Although Kreider was not considered a suspect, prior to his arrest, law enforcement received an anonymous tip which stated that Kreider was "running around saying how he can get away with murder." On July 16, Kreider was arraigned. He pleaded guilty to three counts of first-degree murder. Kreider was given the maximum punishment; three consecutive life sentences without parole on June 17, 2008, at age 17. At his sentencing, a ten-minute video statement by Maggie Haines was played in court, during which she called Kreider a "despicable individual", and asked the judge to sentence Kreider to life in prison. When implored by the judge to reveal an explanation for the killings, Kreider replied: "There is none." His age at the time of the crime prevented him from being sentenced to death due to a U.S. Supreme Court ruling, Roper v. Simmons (2005).

Kreider's motive for the killings remains unclear, although according to an entry investigators found in his journal, he claims to have "despised happy people". A financial reward offered on behalf of the Haines family remained unclaimed.

== Aftermath ==
Pennsylvania Court of Common Pleas Judge David Ashworth denied Kreider's post-sentence challenge to his consecutive sentences, and the Superior Court of Pennsylvania affirmed Ashworth's denial. On December 8, 2009, Kreider filed a petition under Pennsylvania's Post-Conviction Collateral Relief Act (PCRA), which Judge Ashworth denied on June 15, 2010 without a scheduled hearing. An appeal to Pennsylvania Superior Court was later discontinued by Kreider. On November 3, 2010, Kreider's second PCRA petition was denied, again without a hearing. In July 2011, Kreider filed a third PCRA petition but withdrew it voluntarily a month later.
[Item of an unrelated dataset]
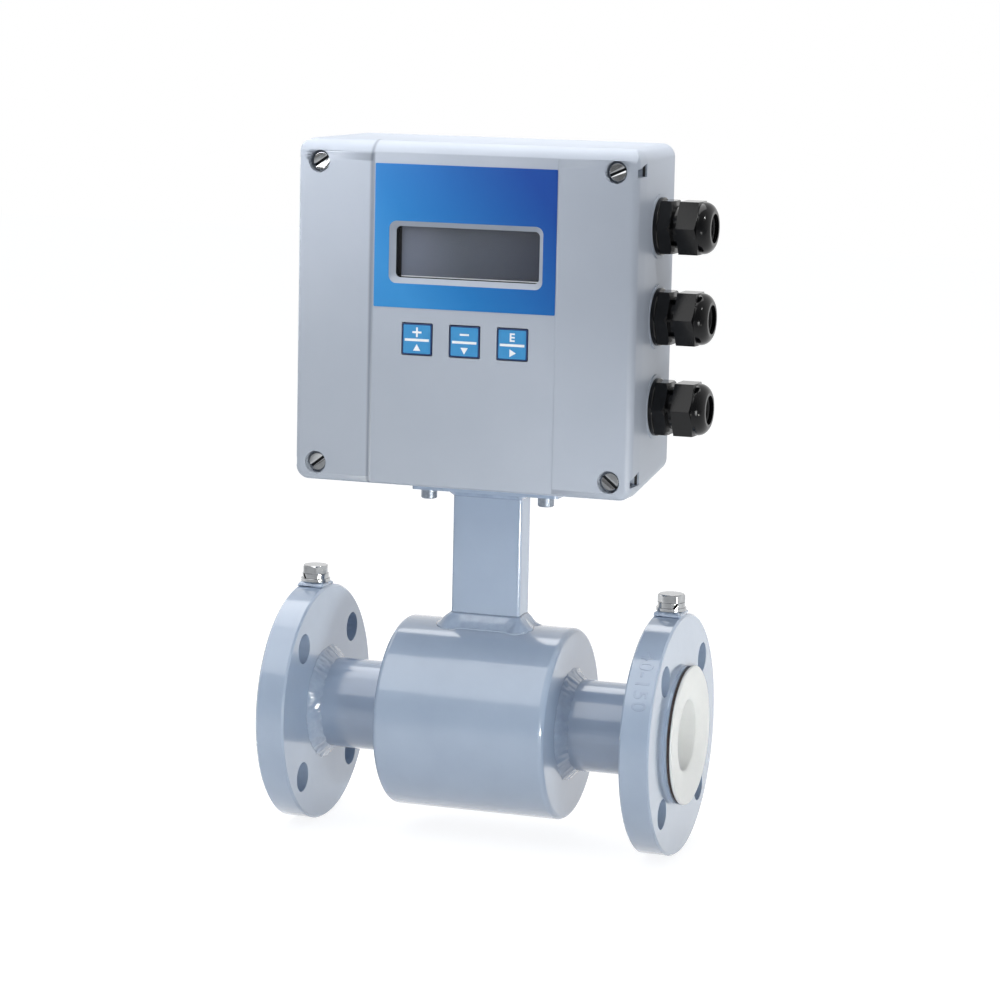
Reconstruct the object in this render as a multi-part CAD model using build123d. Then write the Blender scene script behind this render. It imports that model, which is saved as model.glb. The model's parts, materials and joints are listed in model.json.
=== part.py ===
"""Electromagnetic flow meter: flanged sensor tube with a converter housing on its neck.

Frame: origin on the pipe axis at the middle of the meter, +X along the flow, -Y is the side of
the display, +Z up. Every size is in millimetres.
"""
import math
import os

from build123d import *

# Pipe, flanges and liner: 1 1/2 inch pipe with a class 150 flange
LAY_LENGTH = 225.0
PIPE_OD = 48.3
PIPE_WALL = 3.68
LINER_WALL = 1.97
FLARE_THICK = 3.2
FLARE_EDGE = 1.0
RAISED_FACE_OD = 73.0
RAISED_FACE_HEIGHT = 1.6
FLANGE_OD = 127.0
FLANGE_THICK = 15.9
FLANGE_HOLES = 4
FLANGE_HOLE_DIA = 15.9
FLANGE_HOLE_FROM_RIM = 14.3
FLANGE_EDGE = 1.0
PIPE_WELD_LEG = 4.0
WELD_CROWN = 0.4

# Coil housing and what it holds
HOUSING_OD = 101.6
HOUSING_LENGTH = 94.0
HOUSING_WALL = 3.0
HOUSING_END_THICK = 5.0
HOUSING_EDGE = 3.0
SHOE_THICK = 3.0
SHOE_LENGTH = 44.0
SHOE_ARC = 100.0
CORE_DIA = 14.0
COIL_OD = 32.0
COIL_GAP = 0.4
BAND_WALL = 1.8
BAND_GAP = 1.6
BAND_WIDTH = 34.0
ELECTRODE_TIP_DIA = 8.0
ELECTRODE_STEM_DIA = 4.0
ELECTRODE_LENGTH = 17.0
BUSHING_WALL = 1.6
BUSHING_FLANGE = 1.5
NUT_AF = 7.0
NUT_HEIGHT = 3.0

# Neck and mounting plate
NECK_WIDTH = 38.1
NECK_DEPTH = 15.9
NECK_WALL = 2.0
NECK_CORNER = 1.5
NECK_ABOVE_HOUSING = 70.8
NECK_WELD_LEG = 6.5
PLATE_WELD_LEG = 3.0
PLATE_WIDTH = 81.0
PLATE_DEPTH = 28.0
PLATE_THICK = 4.0
PLATE_CORNER = 2.0
PLATE_GASKET_THICK = 1.4
PLATE_SCREW_FROM_END = 8.0
PLATE_SCREW_FROM_FRONT = 6.0
PLATE_SCREW_DIA = 5.0
PLATE_SCREW_LENGTH = 9.0
SOCKET_HEAD_DIA = 8.5
SOCKET_HEAD_HEIGHT = 5.0
SOCKET_AF = 4.0
SOCKET_DEPTH = 2.5
SOCKET_HEAD_EDGE = 0.5
WIRE_SLOT_WIDTH = 24.0
WIRE_SLOT_DEPTH = 8.0

# Converter housing
CASE_WIDTH = 183.0
CASE_ABOVE_GASKET = 2.0
CASE_HEIGHT = 177.5
CASE_FRONT = -53.0
COVER_DEPTH = 15.0
CASE_REAR = 26.0
CASE_CORNER = 7.0
SIDE_DRAFT = 3.3
BOTTOM_DRAFT = 6.0
CASE_WALL = 3.5
COVER_WALL = 3.0
COVER_TOP_ROUND = 11.0
COVER_FRONT_ROUND = 4.0
REAR_ROUND = 3.0
PANEL_BESIDE_WINDOW = 8.8
PANEL_STEP = 1.2

# Cover screws in their wells
SCREW_FROM_SIDE = 11.8
SCREW_FROM_BOTTOM = 9.4
SCREW_FROM_TOP = 11.7
WELL_DIA = 11.6
WELL_DEPTH = 6.8
POST_DIA = 17.0
COVER_SCREW_DIA = 5.0
COVER_SCREW_ENGAGE = 14.0
COVER_HEAD_DIA = 9.2
COVER_HEAD_HEIGHT = 3.8
COVER_SLOT_WIDTH = 1.4
COVER_SLOT_DEPTH = 1.8
COVER_SLOT_ANGLES = (38.0, -40.0, 35.0, 24.0)
NOTCH_HEIGHT = 6.9
NOTCH_FRONT_HEIGHT = 4.0
NOTCH_FRONT_GAP = 1.5
NOTCH_BELOW_SCREW = 2.4
NOTCH_TO_WELL = 1.0
HOLE_CLEARANCE = 0.05
HOLE_OVER_DEPTH = 1.0
GASKET_WIDTH = 1.5
GASKET_INSET = 1.0
GASKET_DEPTH = 1.2

# Label, display and keys on the cover
LABEL_SIDE_GAP = 0.1
LABEL_FROM_TOP = 11.5
LABEL_ABOVE_WINDOW = 29.15
LABEL_BELOW_WINDOW = 12.45
LABEL_THICK = 0.25
LABEL_CORNER = 0.6
WINDOW_MID_X = 0.5
WINDOW_WIDTH = 83.0
WINDOW_HEIGHT = 32.0
WINDOW_CORNER = 4.0
WINDOW_CHAMFER = 2.8
PANE_MARGIN = 4.5
PANE_THICK = 1.5
FRAME_THICK = 3.2
FRAME_INSET = 0.6
LCD_THICK = 6.8
BOARD_THICK = 1.6
BOARD_CORNER = 2.0
DISPLAY_BOARD_MARGIN = 10.25
DISPLAY_BOARD_BELOW_KEYS = 10.0
DISPLAY_BOARD_TOP_MARGIN = 5.0
BOARD_POST_DIA = 7.0
BOARD_POST_INSET = 5.5
BOARD_SCREW_DIA = 3.0
BOARD_SCREW_HEAD_DIA = 5.6
BOARD_SCREW_HEAD_HEIGHT = 2.2
BOARD_SCREW_LENGTH = 6.0
BOARD_SCREW_END_GAP = 0.5
KEY_NAMES = ("plus", "minus", "enter")
KEY_PITCH = 25.8
KEY_MID_X = 0.9
KEY_BELOW_LABEL = 7.9
KEY_SIZE = 16.0
KEY_GAP = 0.5
KEY_PROUD = 0.3
KEY_TRAVEL = 0.8
KEY_CORNER = 0.8
KEY_LIP = 1.2
KEY_LIP_THICK = 1.2
KEY_STEM_DIA = 5.0
SWITCH_SIZE = 6.0
SWITCH_HEIGHT = 3.5
SWITCH_BUTTON_DIA = 3.4
SWITCH_BUTTON_HEIGHT = 0.8
RUNNING_GAP = 0.1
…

Following the landmark June 2012 Miller v. Alabama ruling by the U.S. Supreme Court which affirmed that a life sentence for juveniles convicted of homicide offenses violate the Eighth Amendment, on August 1, 2012, Kreider filed his fourth PCRA petition under Miller v. Alabama. However, on July 11, 2014, this petition was ultimately denied, as his fourth petition was cited "patently untimely", as under Commonwealth v. Abu-Jamal, the petitioner must file any PCRA petition within one year of the date his judgement of sentence becomes final; meaning the PCRA cannot apply retroactively.

In August 2014, Kreider filed another appeal, this time to withdraw his guilty plea and for a chance to be paroled. He claimed that he was pressured into pleading guilty by the "overzealous" District Attorney Craig Stedman, attaching a Lancaster Newspaper story in which Stedman said Kreider was "evil" and "beyond redemption" before Kreider's sentencing. He also disputed a claim made by Stedman that Kreider, while at Lancaster County Prison, told a fellow inmate that he would have raped and killed Maggie Haines had he known she was home that night. In the appeal, Kreider claimed that he was a "mere child", that he shouldn't be punished as an adult and that his father "had more input" in his guilty plea than he did. His appeal was denied a week later.

=== Suicide ===
On January 20, 2017, Kreider, aged 25, killed himself by hanging in his prison cell at SCI Camp Hill in Cumberland County, Pennsylvania, where he had been incarcerated since March 2015. He was found by prison staff and pronounced dead at 4:31 p.m.

At the time of his death, Kreider was among a group of Lancaster County juvenile offenders eligible for a resentencing hearing in view of the United States Supreme Court's 2012 decision in Miller v. Alabama that mandatory sentences of life in prison without the possibility of parole are unconstitutional for juvenile offenders, and the 2016 decision in Montgomery v. Louisiana that made Miller apply retroactively. The county had delayed scheduling these hearings, pending a Pennsylvania Supreme Court ruling in Commonwealth v. Batts.

== In media ==
The Haines family murders were the subject of the Season 3 premiere of Investigation Discovery's Unusual Suspects; the network revisited the case in a 2014 episode of its Nightmare Next Door series; and again in 2019 in an episode of its Evil Lives Here series. Author Michael W. Cuneo also wrote about the case in his true crime book A Need to Kill: Confessions of a Teen Killer. Alec Kreider's father, Tim Kreider, also wrote a book, Refuse to Drown, concerning his son's involvement in the killings and the emotional turmoil the Kreider family went through in the aftermath. The story was also covered in the A&E series Killer Kids in 2014. On October 9, 2023, Mr. Ballen covered the story on an episode of his podcast “MrBallen: Strange, Dark, and Mysterious.”